_Short task_. Exactly the lines from the one with "What OpenSCAD source" to the one with "rim_short = 1.2; // [0.4:0.1:2]", both included, are to be printed again; leave out the rest.
[Records for processing start]
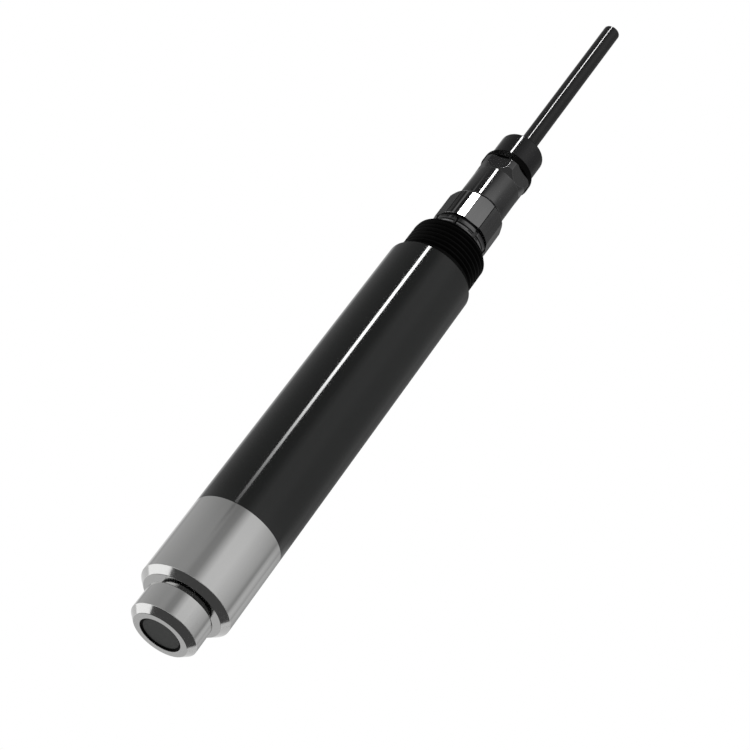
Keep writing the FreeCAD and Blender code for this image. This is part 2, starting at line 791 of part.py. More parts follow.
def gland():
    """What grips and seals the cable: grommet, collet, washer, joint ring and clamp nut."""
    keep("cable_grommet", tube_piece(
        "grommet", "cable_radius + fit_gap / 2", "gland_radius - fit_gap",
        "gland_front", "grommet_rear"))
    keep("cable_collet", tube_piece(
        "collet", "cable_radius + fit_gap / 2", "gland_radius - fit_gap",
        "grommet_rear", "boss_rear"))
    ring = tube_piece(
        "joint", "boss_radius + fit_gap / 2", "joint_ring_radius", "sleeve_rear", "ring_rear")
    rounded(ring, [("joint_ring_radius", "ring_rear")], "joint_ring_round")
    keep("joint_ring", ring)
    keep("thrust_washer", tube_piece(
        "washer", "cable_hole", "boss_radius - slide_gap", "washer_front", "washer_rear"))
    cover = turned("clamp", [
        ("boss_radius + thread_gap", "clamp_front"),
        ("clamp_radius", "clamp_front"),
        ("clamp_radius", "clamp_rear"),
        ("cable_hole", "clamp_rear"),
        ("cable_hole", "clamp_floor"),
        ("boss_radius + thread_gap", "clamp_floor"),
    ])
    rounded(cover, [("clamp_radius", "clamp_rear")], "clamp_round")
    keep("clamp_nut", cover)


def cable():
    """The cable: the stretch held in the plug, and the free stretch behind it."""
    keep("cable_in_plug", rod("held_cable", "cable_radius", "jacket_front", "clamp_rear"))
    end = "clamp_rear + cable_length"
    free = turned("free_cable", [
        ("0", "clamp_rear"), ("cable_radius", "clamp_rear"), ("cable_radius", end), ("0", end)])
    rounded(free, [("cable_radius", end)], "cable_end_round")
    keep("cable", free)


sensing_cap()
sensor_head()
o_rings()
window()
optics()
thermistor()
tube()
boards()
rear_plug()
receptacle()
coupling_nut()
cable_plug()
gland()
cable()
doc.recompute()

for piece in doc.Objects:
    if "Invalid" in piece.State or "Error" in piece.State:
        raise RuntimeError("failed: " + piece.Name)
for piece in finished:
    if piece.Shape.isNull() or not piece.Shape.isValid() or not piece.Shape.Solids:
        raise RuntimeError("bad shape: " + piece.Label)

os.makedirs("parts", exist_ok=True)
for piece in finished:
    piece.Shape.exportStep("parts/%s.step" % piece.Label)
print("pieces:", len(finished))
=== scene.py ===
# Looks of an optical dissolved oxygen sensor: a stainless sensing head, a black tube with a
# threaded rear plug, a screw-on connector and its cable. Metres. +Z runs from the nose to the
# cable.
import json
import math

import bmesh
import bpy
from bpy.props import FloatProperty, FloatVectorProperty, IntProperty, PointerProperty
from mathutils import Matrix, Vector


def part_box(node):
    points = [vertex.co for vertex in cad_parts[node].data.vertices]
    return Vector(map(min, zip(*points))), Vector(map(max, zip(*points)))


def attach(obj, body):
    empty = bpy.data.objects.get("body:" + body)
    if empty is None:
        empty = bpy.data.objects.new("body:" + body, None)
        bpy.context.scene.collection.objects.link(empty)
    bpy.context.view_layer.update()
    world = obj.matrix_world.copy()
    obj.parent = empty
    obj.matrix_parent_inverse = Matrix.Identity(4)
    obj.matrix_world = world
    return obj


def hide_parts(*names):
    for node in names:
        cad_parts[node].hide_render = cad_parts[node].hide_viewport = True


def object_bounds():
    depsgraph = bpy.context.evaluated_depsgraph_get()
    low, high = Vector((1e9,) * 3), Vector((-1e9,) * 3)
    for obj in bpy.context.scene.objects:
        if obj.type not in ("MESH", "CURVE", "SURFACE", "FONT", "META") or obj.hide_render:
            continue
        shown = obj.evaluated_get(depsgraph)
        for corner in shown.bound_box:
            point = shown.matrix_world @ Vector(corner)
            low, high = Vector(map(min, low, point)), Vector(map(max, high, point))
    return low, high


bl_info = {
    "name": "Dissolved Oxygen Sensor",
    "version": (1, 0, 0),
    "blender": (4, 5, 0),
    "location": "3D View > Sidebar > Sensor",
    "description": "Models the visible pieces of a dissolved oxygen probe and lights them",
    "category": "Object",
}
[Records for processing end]
[Records for processing start]
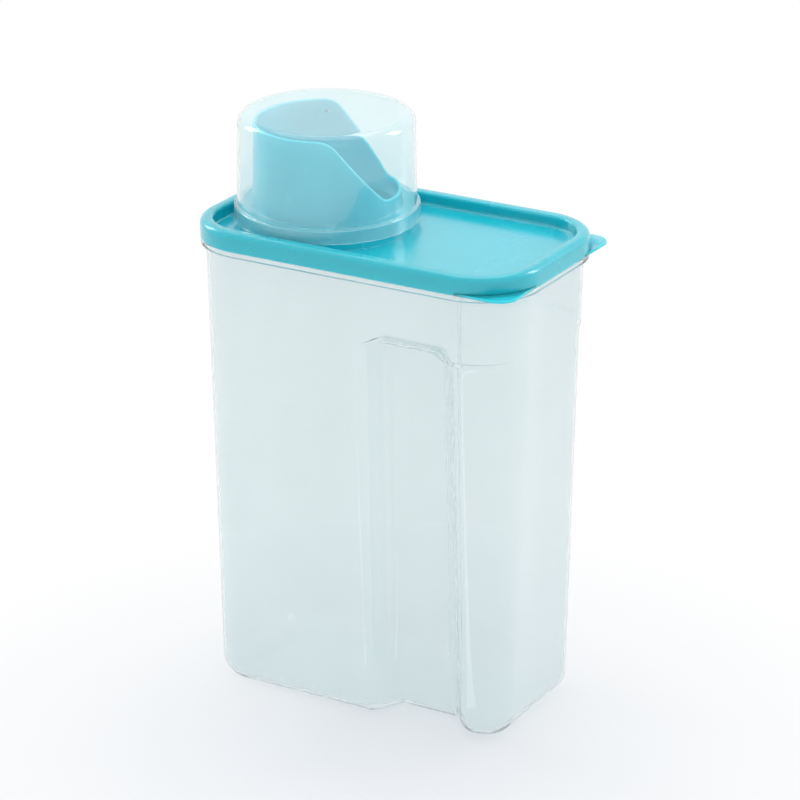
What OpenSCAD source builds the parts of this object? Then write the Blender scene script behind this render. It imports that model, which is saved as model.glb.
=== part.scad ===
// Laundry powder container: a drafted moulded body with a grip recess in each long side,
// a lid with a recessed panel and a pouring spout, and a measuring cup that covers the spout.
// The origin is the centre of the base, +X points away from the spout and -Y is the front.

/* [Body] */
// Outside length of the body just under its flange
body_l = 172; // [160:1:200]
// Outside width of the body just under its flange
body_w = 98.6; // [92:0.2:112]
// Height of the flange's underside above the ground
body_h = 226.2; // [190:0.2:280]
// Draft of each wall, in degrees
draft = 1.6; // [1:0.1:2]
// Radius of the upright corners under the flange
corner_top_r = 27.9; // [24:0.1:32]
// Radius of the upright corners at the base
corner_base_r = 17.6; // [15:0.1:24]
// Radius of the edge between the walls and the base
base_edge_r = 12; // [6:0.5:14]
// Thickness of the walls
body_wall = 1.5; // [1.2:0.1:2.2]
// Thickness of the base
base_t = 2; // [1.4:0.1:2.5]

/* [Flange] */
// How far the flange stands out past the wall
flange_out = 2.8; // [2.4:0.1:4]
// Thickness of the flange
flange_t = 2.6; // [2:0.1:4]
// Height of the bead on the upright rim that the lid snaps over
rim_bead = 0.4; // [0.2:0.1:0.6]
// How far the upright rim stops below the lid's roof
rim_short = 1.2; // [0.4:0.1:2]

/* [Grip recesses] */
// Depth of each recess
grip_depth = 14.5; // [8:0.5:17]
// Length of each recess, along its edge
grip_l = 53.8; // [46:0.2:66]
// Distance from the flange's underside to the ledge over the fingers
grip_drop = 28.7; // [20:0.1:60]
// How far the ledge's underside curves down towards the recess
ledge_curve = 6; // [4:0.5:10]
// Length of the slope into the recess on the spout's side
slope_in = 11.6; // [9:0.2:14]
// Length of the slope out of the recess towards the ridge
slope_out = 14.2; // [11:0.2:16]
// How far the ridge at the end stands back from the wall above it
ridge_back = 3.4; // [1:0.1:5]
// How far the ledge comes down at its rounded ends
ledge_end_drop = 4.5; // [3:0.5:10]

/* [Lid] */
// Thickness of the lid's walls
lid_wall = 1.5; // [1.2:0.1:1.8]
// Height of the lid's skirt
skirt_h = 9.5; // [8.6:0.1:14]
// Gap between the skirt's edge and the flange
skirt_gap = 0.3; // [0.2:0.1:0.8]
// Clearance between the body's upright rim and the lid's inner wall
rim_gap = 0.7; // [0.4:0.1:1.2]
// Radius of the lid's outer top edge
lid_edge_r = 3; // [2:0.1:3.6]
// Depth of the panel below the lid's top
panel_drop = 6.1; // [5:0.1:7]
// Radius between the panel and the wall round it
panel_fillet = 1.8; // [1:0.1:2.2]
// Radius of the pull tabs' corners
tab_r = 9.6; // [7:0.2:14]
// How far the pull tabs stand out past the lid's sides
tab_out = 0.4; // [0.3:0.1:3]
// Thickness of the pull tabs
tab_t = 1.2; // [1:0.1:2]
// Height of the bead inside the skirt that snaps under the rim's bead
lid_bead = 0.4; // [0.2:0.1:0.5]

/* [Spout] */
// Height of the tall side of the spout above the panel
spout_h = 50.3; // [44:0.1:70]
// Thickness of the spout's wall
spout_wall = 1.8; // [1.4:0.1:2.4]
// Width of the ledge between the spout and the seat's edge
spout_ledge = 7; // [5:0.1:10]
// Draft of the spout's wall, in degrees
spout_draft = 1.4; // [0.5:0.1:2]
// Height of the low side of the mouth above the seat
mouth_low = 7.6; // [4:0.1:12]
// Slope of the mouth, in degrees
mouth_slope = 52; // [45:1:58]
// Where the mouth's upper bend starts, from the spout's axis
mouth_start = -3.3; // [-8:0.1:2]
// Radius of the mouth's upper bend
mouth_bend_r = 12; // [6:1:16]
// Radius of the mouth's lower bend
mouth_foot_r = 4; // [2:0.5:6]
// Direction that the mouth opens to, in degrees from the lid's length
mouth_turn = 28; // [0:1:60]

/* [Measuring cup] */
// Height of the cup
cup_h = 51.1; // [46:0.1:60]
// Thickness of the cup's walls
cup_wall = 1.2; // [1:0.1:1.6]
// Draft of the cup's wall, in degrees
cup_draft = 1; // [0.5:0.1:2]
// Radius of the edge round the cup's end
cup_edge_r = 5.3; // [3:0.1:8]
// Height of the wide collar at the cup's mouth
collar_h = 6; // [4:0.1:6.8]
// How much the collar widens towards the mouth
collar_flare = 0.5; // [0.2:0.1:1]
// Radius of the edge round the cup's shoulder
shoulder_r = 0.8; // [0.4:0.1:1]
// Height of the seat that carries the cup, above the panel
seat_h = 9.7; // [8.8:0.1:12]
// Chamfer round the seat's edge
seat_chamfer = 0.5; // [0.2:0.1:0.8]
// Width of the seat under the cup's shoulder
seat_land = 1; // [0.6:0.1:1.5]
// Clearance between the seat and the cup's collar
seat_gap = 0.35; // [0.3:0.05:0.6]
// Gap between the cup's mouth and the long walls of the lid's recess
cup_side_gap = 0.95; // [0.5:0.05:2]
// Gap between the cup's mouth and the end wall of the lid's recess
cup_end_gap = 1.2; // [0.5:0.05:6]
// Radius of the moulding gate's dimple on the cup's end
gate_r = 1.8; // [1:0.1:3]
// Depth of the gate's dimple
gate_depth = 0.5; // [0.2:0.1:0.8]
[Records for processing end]
_Answer to this task_.
What OpenSCAD source builds the parts of this object? Then write the Blender scene script behind this render. It imports that model, which is saved as model.glb.
=== part.scad ===
// Laundry powder container: a drafted moulded body with a grip recess in each long side,
// a lid with a recessed panel and a pouring spout, and a measuring cup that covers the spout.
// The origin is the centre of the base, +X points away from the spout and -Y is the front.

/* [Body] */
// Outside length of the body just under its flange
body_l = 172; // [160:1:200]
// Outside width of the body just under its flange
body_w = 98.6; // [92:0.2:112]
// Height of the flange's underside above the ground
body_h = 226.2; // [190:0.2:280]
// Draft of each wall, in degrees
draft = 1.6; // [1:0.1:2]
// Radius of the upright corners under the flange
corner_top_r = 27.9; // [24:0.1:32]
// Radius of the upright corners at the base
corner_base_r = 17.6; // [15:0.1:24]
// Radius of the edge between the walls and the base
base_edge_r = 12; // [6:0.5:14]
// Thickness of the walls
body_wall = 1.5; // [1.2:0.1:2.2]
// Thickness of the base
base_t = 2; // [1.4:0.1:2.5]

/* [Flange] */
// How far the flange stands out past the wall
flange_out = 2.8; // [2.4:0.1:4]
// Thickness of the flange
flange_t = 2.6; // [2:0.1:4]
// Height of the bead on the upright rim that the lid snaps over
rim_bead = 0.4; // [0.2:0.1:0.6]
// How far the upright rim stops below the lid's roof
rim_short = 1.2; // [0.4:0.1:2]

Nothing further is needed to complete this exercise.